27 of the 28 electricity lines businesses have breached the thresholds at some point and there have been over 100 individual instances of breaches since the regime was introduced in 2003. Some breaches have been minor or technical in nature, or related to the need to engage in major new investment.
However, the potential consequences of any breach under the Part 4A may be significant and disproportionate to the nature of that breach. This uncertainty generated by a lack of predictability and transparency, undermines business incentives to maximise efficiency gains within the price cap threshold and discourages future investment.
The government agrees that the focus of all economic regulation should be a cooperative, forward-looking and incentive-based, where the regulator and businesses work collaboratively to seek to mimic the outcomes of competitive markets.
Consequentially, it is proposed that Part 4A will be repealed and all regulatory control provisions will be provided for under a single regulatory framework, which will provide for alternative forms of regulation in addition to conventional price control.
In addition, there have been a number of claims in recent years that the threat of regulation is not real because there has been a belief that there is no political will to intervene. This is linked to the lack of certainty about the circumstances that would trigger stronger regulation, particularly price control.
This tends to undermine the credibility of the threat of price control as a regulatory response to concerns about the potential for monopoly pricing.
Businesses are unsure about the bounds of acceptable behaviour. There has been a real lack of specificity in the rules. This has had adverse effects on their decision making and on the economic performance of firms in the business of providing essential infrastructure.
The solution then has been to clarify and define to the full extent possible, what behaviour will trigger extra regulation.
Thus, the new Part 4 of the Commerce Act has been designed to provide for economic regulation in New Zealand that will strive to achieve the right balance between providing businesses with incentives to achieve efficiencies, to seek innovation and to invest, within clearly defined rules, while protecting consumers from poor quality, restricted output, or unnecessarily high prices.

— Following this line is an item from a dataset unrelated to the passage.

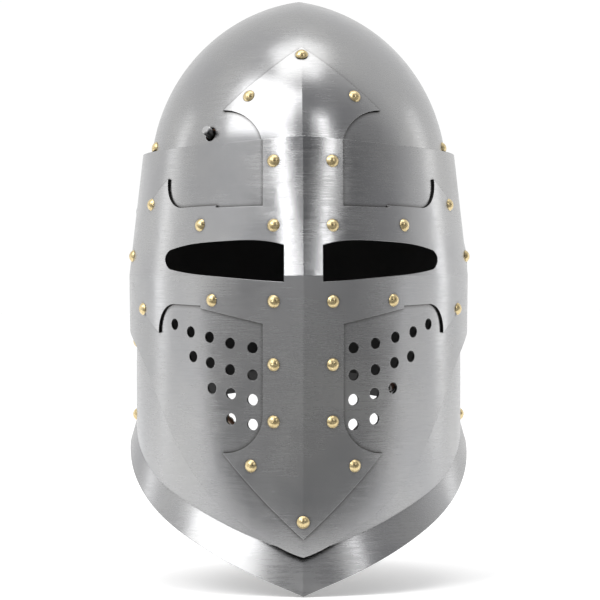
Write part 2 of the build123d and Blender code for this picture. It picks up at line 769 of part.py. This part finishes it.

So that is a quick outline of the rationale behind the amended Commerce Act.
Conclusion
And that concludes my stocktake today of our regulatory environment in the context of competition law. In particular, I want to highlight the government's desire to take a fresh look at the way in which we regulate businesses that have natural monopoly characteristics.
I am confident that the changes will provide greater certainty to businesses, investors and consumers. They will also ensure that regulatory intervention is proportionate to the competition concerns and that business compliance costs are kept to a minimum. This will help businesses plan and make investments.

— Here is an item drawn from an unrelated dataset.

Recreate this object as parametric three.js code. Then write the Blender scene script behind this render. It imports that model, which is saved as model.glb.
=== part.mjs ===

I have said it before. New Zealand is unique in that competition law and regulatory control governed by same Act and enforced by the same entity. The prevailing view is that this is entirely appropriate for our small size and limited resource.
But it does mean that we all face unique challenges in administering the Act effectively.

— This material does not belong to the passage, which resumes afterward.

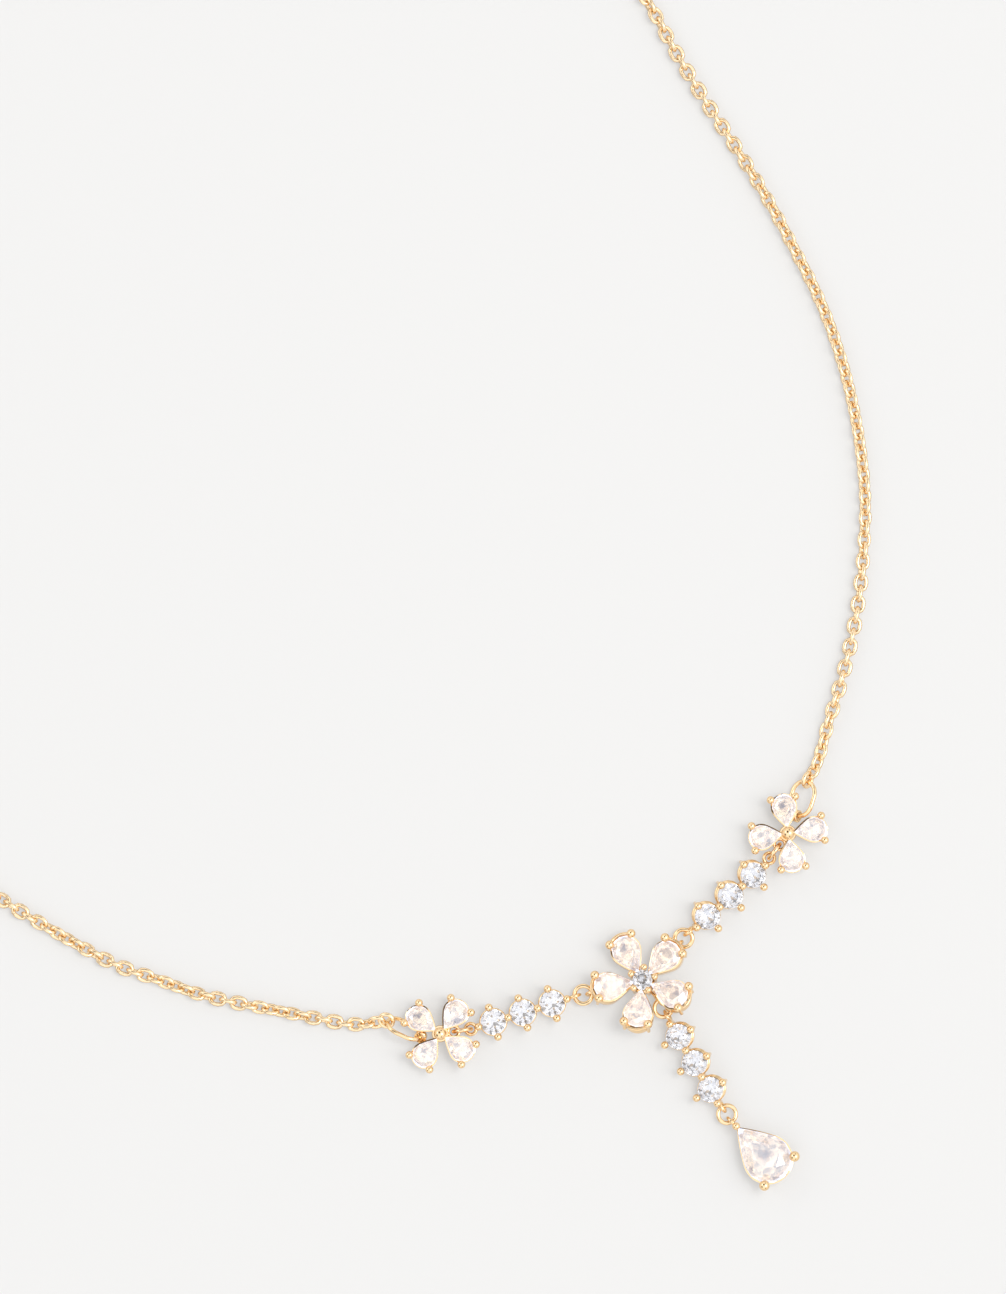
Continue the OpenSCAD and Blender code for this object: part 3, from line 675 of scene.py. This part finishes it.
# Chain: two links at right angles, repeated and bent along the route
def chain_line(points, twists):
    """The line that the chain follows, with a twist at each point"""
    data = bpy.data.curves.new("route", "CURVE")
    data.dimensions = "3D"
    data.twist_mode = "Z_UP"
    data.resolution_u = 16
    spline = data.splines.new("BEZIER")
    spline.bezier_points.add(len(points) - 1)
    for knot, point, twist in zip(spline.bezier_points, points, twists):
        knot.co = point
        knot.handle_left_type = knot.handle_right_type = "AUTO"
        knot.tilt = twist
    line = bpy.data.objects.new("route", data)
    bpy.context.scene.collection.objects.link(line)
    return line


def make_links(line, first, span):
    """Links from first to first + span along a line, each at right angles to the last"""
    pairs = round((span / LINK_PITCH + 1) / 2)
    step = span / (2 * pairs - 1)
    link = oval_ring((LINK_L - LINK_WIRE) / 2, (LINK_W - LINK_WIRE) / 2, LINK_WIRE, 5, 6)
    put(link, Matrix.Translation((first, 0, 0)))
    quarter = Matrix.Translation((step, 0, 0)) @ Matrix.Rotation(pi / 2, 4, "X")
    twin = copy_at(link, quarter)
    select_only(link, twin)
    bpy.ops.object.join()
    row = link.modifiers.new("row", "ARRAY")
    row.use_relative_offset = False
    row.use_constant_offset = True
    row.constant_offset_displace = (2 * step, 0, 0)
    row.count = pairs
    bend = link.modifiers.new("bend", "CURVE")
    bend.object = line
    bend.deform_axis = "POS_X"
    bpy.ops.object.modifier_apply(modifier="row")
    bpy.ops.object.modifier_apply(modifier="bend")
    return link


def make_chain(side, bail, route, hook, hook_wire, hook_way, knots):
    heading = level(SIDE_FLOWERS[side].heading)
    far = bail + 2 * OVAL_HALF * heading
    first = far + (FIRST_LINK_R - (LINK_WIRE + RING_WIRE) / 2 - LINK_GAP) * heading
    away = level(hook_way)
    last = hook + (RING_R - (RING_WIRE + hook_wire) / 2 - LINK_GAP) * away
    flower = places["flower"].translation
    points = [first]
    points += [Vector((x + flower.x, y + flower.y, CHAIN_Z)) for x, y in route]
    points.append(last)
    line = chain_line(points, chain_twists(points, knots))
    length = line.data.splines[0].calc_length()
    parts = [make_links(line, FRONT_LINK_IN, length - FRONT_LINK_IN - BACK_LINK_IN)]
    bpy.data.curves.remove(line.data)
    first_link = wire_ring(FIRST_LINK_R, LINK_WIRE, 20, 10)
    parts.append(put(first_link, framed(first, heading, oval_axis(side))))
    parts.append(put(jump_ring(), framed(last, away, away.cross(Vector((0, 0, 1))).normalized())))
    return joined(f"chain_{side}_dressed", parts, sharp=radians(75))


def chain_twists(points, knots):
    """The roll at each point of a chain's line"""
    gone, twists = 0, []
    for before, point in zip(points[:1] + points, points):
        gone += (point - before).length
        for (start, first), (end, last) in zip(knots, knots[1:]):
            if gone <= end:
                twists.append(radians(first + (last - first) * (gone - start) / (end - start)))
                break
    return twists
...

The Labour-led government’s reviews are not about moving along the regulatory spectrum between the polarised construct of “light versus heavy-handed” regulation. The reviews are about establishing a quality regulatory regime that, first and foremost, is the best fit with our economy, given our country’s relative isolation, market size, geography, population and pool of resources.
The Parts 4 and 4A review was considered timely and was thus well received by the business community. Submitters put a great deal of effort into their participation in this important policy development process.
Our competition law and regulatory framework needs to balance the trade-off between flexibility and certainty. We all want New Zealand to continue to grow on the world economic stage, so that domestically we prosper. This will involve an assessment from time to time of that trade-off, to make sure we have the balance right, to achieve our goals.
Thank you.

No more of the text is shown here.